Opinion
12-23-2016
Charles J. Greenberg, Amherst, for Petitioner–Appellant.
Charles J. Greenberg, Amherst, for Petitioner–Appellant.
PRESENT: WHALEN, P.J., CENTRA, LINDLEY, NEMOYER, AND TROUTMAN, JJ.
MEMORANDUM:Petitioner commenced this proceeding seeking a writ of habeas corpus on the grounds that the evidence is legally insufficient to support his conviction of assault in the second degree (Penal Law § 120. 05[2] ), he is actually innocent, and certain errors were made at trial. We conclude that Supreme Court properly denied his petition. "Habeas corpus relief is not an appropriate remedy for asserting claims that were or could have been raised on direct appeal or in a CPL article 440 motion" (People ex rel. Dilbert v. Bradt, 117 A.D.3d 1498, 1498, 984 N.Y.S.2d 902, lv. denied 24 N.Y.3d 902, 2014 WL 4356170 [internal quotation marks omitted]; see People ex rel.

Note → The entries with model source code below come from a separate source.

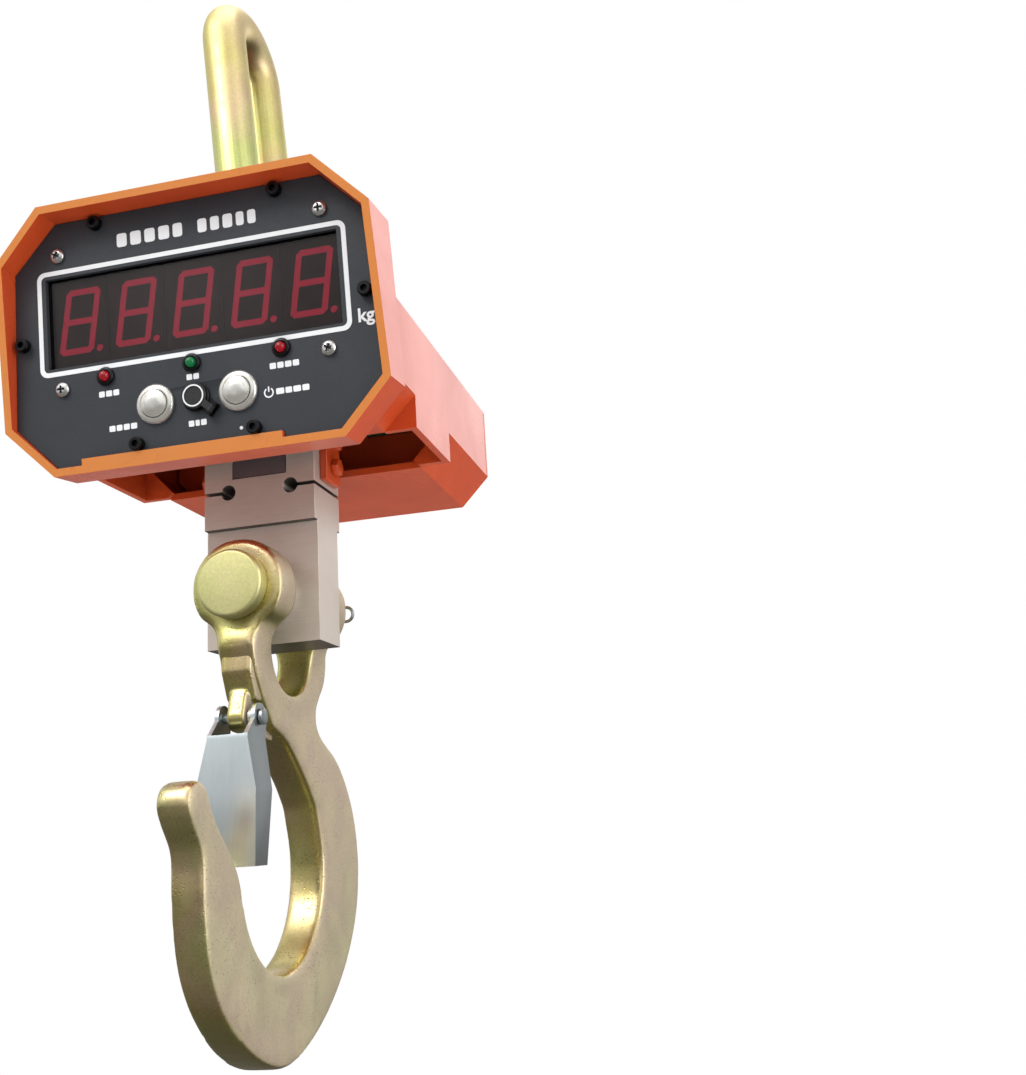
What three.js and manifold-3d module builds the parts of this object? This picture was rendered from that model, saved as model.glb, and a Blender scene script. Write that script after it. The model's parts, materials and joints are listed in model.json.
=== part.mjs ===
// Crane scale: a hanging electronic scale with a shackle above, a clevis hook below and a lit display in front.
// Millimetres, +Z up, the display faces -Y. The origin is the point of the shackle that rests on the crane's hook.
import * as THREE from "three";
import { mergeVertices } from "three/addons/utils/BufferGeometryUtils.js";
import Module from "manifold-3d";

const wasm = await Module();
wasm.setup();

// ---- Driving dimensions. Heights count from the shoulder between the load cell's body and its lower tongue. ----
const GAP = 0.3; // between pieces that touch
const CELL_HALF_WIDTH = 32.5;
const CELL_HALF_BODY = 18;
const CELL_HALF_LOWER = 14.4;
const CELL_HALF_UPPER = 11.5;
const CELL_SHOULDER = 81; // height of the upper shoulder
const CELL_TOP = 143;
const CELL_BOTTOM = -66.2;
const UPPER_PIN_Z = 121;
const LOWER_PIN_Z = -39.5;
const PIN_RADIUS = 12.6;
const PIN_BORE = 12.9;
const SLIT_HOLES = [20.5, 60.5]; // heights of the two pairs of flexure holes
const SLIT_HOLE_X = 18.3;

const SHACKLE_ROD = 12.8;
const SHACKLE_HALF_SPAN = 25;
const SHACKLE_INSIDE = 195; // pin axis to the bearing point
const SHACKLE_EYE_OUTER = 38.5;
const SHACKLE_LEAN = 0.09; // radians from the vertical, towards -X

const PANEL_TILT = 0.121;
const PANEL_CENTRE = [0, -97.5, 96.8];
const PANEL_THICK = 2.5;
const LIP_OUTLINE = [[75, 57.5], [101.5, 31], [103.5, -55], [78, -80.5]];
const LIP_WALL = 4;
const BEZEL_DEPTH = 18;
const HOOD_TOP = 14; // how far the lip stands in front of the panel at its top
const HOOD_BOTTOM = 2;
const WINDOW_HALF = [80, 24];

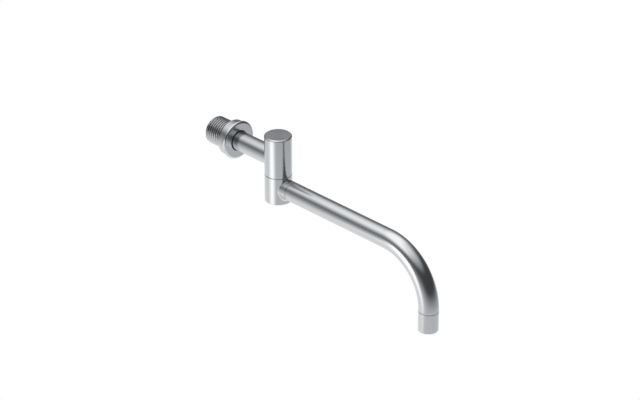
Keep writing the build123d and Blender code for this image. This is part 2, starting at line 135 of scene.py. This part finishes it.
# Bevel at the bore's mouth, and roundings of the edges
bore_bevel = 0.4 * MM
fine_edge = 0.1 * MM
collar_front_edge = 0.15 * MM
collar_back_edge = 0.25 * MM
lip_edge = 0.12 * MM
plate_back_edge = 0.15 * MM
plug_back_edge = 0.3 * MM
seam_edge = 0.3 * MM
housing_top_edge = 0.16 * MM
cap_top_edge = 0.2 * MM
cap_bevel_edge = 0.25 * MM
cap_rim_edge = 0.12 * MM
cap_foot_edge = 0.15 * MM
slip_edge = 0.05 * MM
body_foot_edge = 0.5 * MM
socket_edge = 0.25 * MM
tube_edge = 0.25 * MM
sleeve_top_edge = 0.3 * MM
sleeve_foot_edge = 0.45 * MM
ledge_edge = 0.3 * MM

# The plate's round edge and the narrow dark ring round the stub, as the photograph shows them
plate_round = 1.95 * MM
lip_bore = 9.9 * MM
lip_depth = 0.85 * MM
ring_depth = 0.3 * MM

# The thread, with the crest spacing that the photograph shows
thread_pitch = 2.5 * MM
thread_depth = 1.2 * MM
thread_runout = 1 * MM

# One thread form: (share of the pitch, share of the depth)
thread_profile = (
    (0, 0), (0.1, 0), (0.22, 0.34), (0.34, 0.68),
    (0.45, 1), (0.55, 1), (0.7, 0.67), (0.85, 0.33),
)

# Behind the collar, the nipple has the thread's material, with painted shade in its valleys and a painted
# highlight on its crests, outside this radius
painted_thread_light_radius = inlet_bore + 1 * MM


def value_at(item, turn):
    """A number, or a function of the turn."""
    return item(turn) if callable(item) else item


def curve(first, middle, last, share):
    """Place on the curve that leaves first towards middle and comes to last from there."""
    return (1 - share) ** 2 * first + 2 * share * (1 - share) * middle + share ** 2 * last


def soften(corners):
    """Closed outline of (radius, along) points. A corner's third value is its rounding."""
    points = []
    for index, corner in enumerate(corners):
        here = Vector(corner[:2])
        if len(corner) < 3:
            points.append(here)
            continue
        before = Vector(corners[index - 1][:2]) - here
        after = Vector(corners[(index + 1) % len(corners)][:2]) - here
        reach = min(corner[2], SIDE_SHARE * before.length, SIDE_SHARE * after.length)
        first = here + before.normalized() * reach
        last = here + after.normalized() * reach
        points += [curve(first, here, last, step / CORNER_STEPS) for step in range(CORNER_STEPS + 1)]
    return [(point.x, point.y) for point in points]


def about_z(centre_y):
    """Place on a round piece whose axis is upright."""
    def place(radius, turn, along):
        return Vector((radius * math.cos(turn), centre_y + radius * math.sin(turn), along))
    return place


def about_y(centre_z):
    """Place on a round piece whose axis is level and points to the wall."""
    def place(radius, turn, along):
        return Vector((radius * math.cos(turn), along, centre_z + radius * math.sin(turn)))
    return place


def arm_place(radius, turn, along):
    """Place on the arm, whose length runs from its start in the socket to the outlet."""
    angle = min(max((along - arm_straight) / bend_radius, 0), math.pi / 2)
    before_bend = min(along, arm_straight)
    after_bend = max(along - arm_straight - arm_arc, 0)
    centre = Vector((
        0,
        arm_high.y - before_bend - bend_radius * math.sin(angle),
        arm_z - bend_radius * (1 - math.cos(angle)) - after_bend,
    ))
    outer = Vector((0, -math.sin(angle), math.cos(angle)))
    return centre + radius * (math.cos(turn) * Vector((1, 0, 0)) + math.sin(turn) * outer)


inlet_place = about_y(0)
socket_place = about_y(arm_z)
swivel_place = about_z(swivel_y)
outlet_place = about_z(outlet_y)


def rings_of(outline, place):
    """Ring functions of an outline, whose values may be functions of the turn."""
    def ring(radius, along):
        return lambda turn: place(value_at(radius, turn), turn, value_at(along, turn))
    return [ring(radius, along) for radius, along in outline]


def bead(radius, side, centre_z, reach, steps=CORNER_STEPS):
    """Rings of the fillet where a level tube meets the upright housing.

    side is 1 towards the wall and -1 towards the arm. The reach may be a function of the turn."""
    def surface(x):
        return swivel_y + side * (math.sqrt(housing_radius ** 2 - x ** 2) - skin_lift)

    def ring(share):
        def point(turn):
            size = value_at(reach, turn)
            x = radius * math.cos(turn)
            z = centre_z + radius * math.sin(turn)
            meeting = Vector((x, surface(x), z))
            first = meeting + Vector((0, side * size, 0))
            out_x = x + size * math.cos(turn)
            last = Vector((out_x, surface(out_x), z + size * math.sin(turn)))
            return curve(first, meeting, last, share)
        return point
    return [ring(step / steps) for step in range(steps + 1)]


def add_object(name, data):
    """Object of the data, put into the scene."""
    item = bpy.data.objects.new(name, data)
    bpy.context.scene.collection.objects.link(item)
    return item


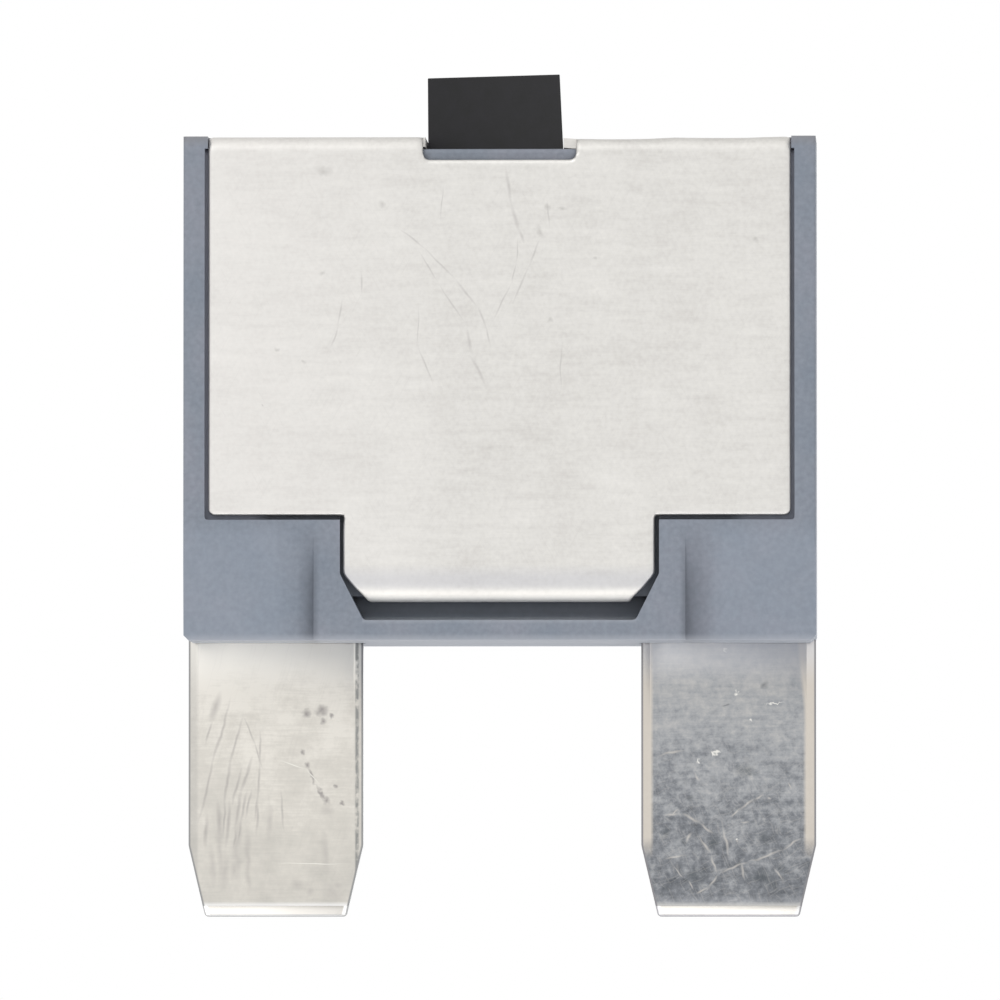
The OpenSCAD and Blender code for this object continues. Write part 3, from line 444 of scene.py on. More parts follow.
def bright_tin_plate():
    """Bright tin on brass, stamped: cream white and painted brightest next to the case, as painted
    light, with rolling lines, rub marks from a socket down the outer half, and a dull stained
    inner edge."""
    made, tree, mm = new_material("bright_tin_plate")
    place = node(tree, "SeparateXYZ", {0: mm})
    up = place.outputs["Z"]
    along = node(tree, "Mapping", {"Vector": mm, "Scale": (0.6, 8.0, 8.0)})
    lines = node(tree, "TexNoise", {"Vector": along, "Scale": 1.0, "Detail": 5.0,
                                    "Roughness": 0.7})
    cloud = node(tree, "TexNoise", {"Vector": mm, "Scale": 0.7, "Detail": 8.0, "Roughness": 0.72})
    tone = node(tree, "Math", {0: lines, 1: 0.45, 2: cloud}, operation="MULTIPLY_ADD")
    # a little greyer towards the tip
    low = node(tree, "MapRange", {"Value": up}, span=(-12.5, 0.0, 0.44, 0.66))
    whole = node(tree, "Math", {0: tone, 1: 0.5, 2: low}, operation="MULTIPLY_ADD")
    colour = node(tree, "ValToRGB", {"Fac": whole},
                  stops=[(0.7, "#C7C4BD"), (0.9, "#DAD6CE"), (1.0, "#E8E4DC")])
    # painted light: the blade is painted brighter next to the case
    painted_light_near_case = node(tree, "MapRange", {"Value": up}, span=(-2.6, -0.1),
                   interpolation_type="SMOOTHSTEP")

    wavering = wandering(tree, mm, 1.2, 0.06)
    rub_and_highlight = strokes(tree, wandering(tree, mm, 0.8, 0.05), -blade_half, RUB_MARKS, soft=0.0)
    smeared = strokes(tree, wandering(tree, mm, 0.8, 0.1), -blade_half, SMEARS, soft=0.0)
    grimed = strokes(tree, wandering(tree, mm, 0.25, 0.08), -blade_half, GRIME_SPOTS, soft=0.05)
    bright = strokes(tree, wavering, -blade_half, BRIGHT_LINES, soft=0.2)
    hair = hair_scratches(tree, wavering, 3.0, 0.09, 74.0, 0.2)
    hairs = node(tree, "Math", {0: hair, 1: 0.06}, operation="MULTIPLY")
    rubs = node(tree, "Math", {0: hairs, 1: rub_and_highlight}, operation="MAXIMUM")
    smears = node(tree, "Math", {0: smeared, 1: 0.55}, operation="MULTIPLY")
    marks = node(tree, "Math", {0: smears, 1: rubs}, operation="MAXIMUM")

    # the stain along the inner edge, broken up along its length
    inner = node(tree, "MapRange", {"Value": place.outputs["X"]},
                 span=(-blade_in - 0.4, -blade_in - 0.32))
    outer = node(tree, "MapRange", {"Value": place.outputs["X"]},
                 span=(-blade_in - 0.16, -blade_in - 0.24))
    strip = node(tree, "Math", {0: inner, 1: outer}, operation="MULTIPLY")
    down = node(tree, "Mapping", {"Vector": mm, "Scale": (3.0, 3.0, 1.6)})
    patchy = node(tree, "TexNoise", {"Vector": down, "Scale": 1.0, "Detail": 5.0,
                                     "Roughness": 0.65})
    broken = node(tree, "MapRange", {"Value": patchy}, span=(0.38, 0.54))
    stain = node(tree, "Math", {0: strip, 1: broken}, operation="MULTIPLY")
    # the coining die dulled the outer edge
    coined = node(tree, "MapRange", {"Value": place.outputs["X"]},
                  span=(0.5 - blade_out, 0.35 - blade_out, 0.0, 0.4))
    rim, tip, painted_tip_highlight, shine = blade_bands(tree, place, -blade_out, -blade_in)
    last = layered(tree, colour, [
        (painted_light_near_case, 1, "#FBF8F1"), (marks, 0.56, "#A29D9C"), (grimed, 0.68, "#787276"),
        (bright, 1, "#F0EEE6"), (stain, 0.85, "#8A8C8B"), (coined, 1, "#B4B2AE"),
        (painted_tip_highlight, 1, "#FFFFFF"), (tip, 1, shine), (rim, 1, "#9C9C9C")])
    rough = node(tree, "MapRange", {"Value": cloud}, span=(0.0, 1.0, 0.28, 0.42))
    grain = node(tree, "Bump", {"Height": lines, "Strength": 0.2, "Distance": 0.008 * MM})
    return finished(made, Base_Color=last, Metallic=1.0, Roughness=rough, Normal=grain)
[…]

Collins v. New York State Dept. of Corr. & Community Supervision, 132 A.D.3d 1234, 1235, 17 N.Y.S.3d 347, lv. denied 26 N.Y.3d 917, 2016 WL 530900 ). Although petitioner contends that he could not raise those grounds on his direct appeal because he was denied effective assistance of appellate counsel, we note that this proceeding for a writ of habeas corpus is not appropriate for raising that contention because his remedy for ineffective assistance of appellate counsel would be a new appeal, not immediate release from custody (see People ex rel. Rivera v. Smith, 244 A.D.2d 944, 944, 665 N.Y.S.2d 184, lv. denied 91 N.Y.2d 808, 669 N.Y.S.2d 261, 692 N.E.2d 130 ). Rather, that contention is properly the subject of a motion for a writ of error coram nobis (see id. ).
It is hereby ORDERED that the judgment so appealed from is unanimously affirmed without costs.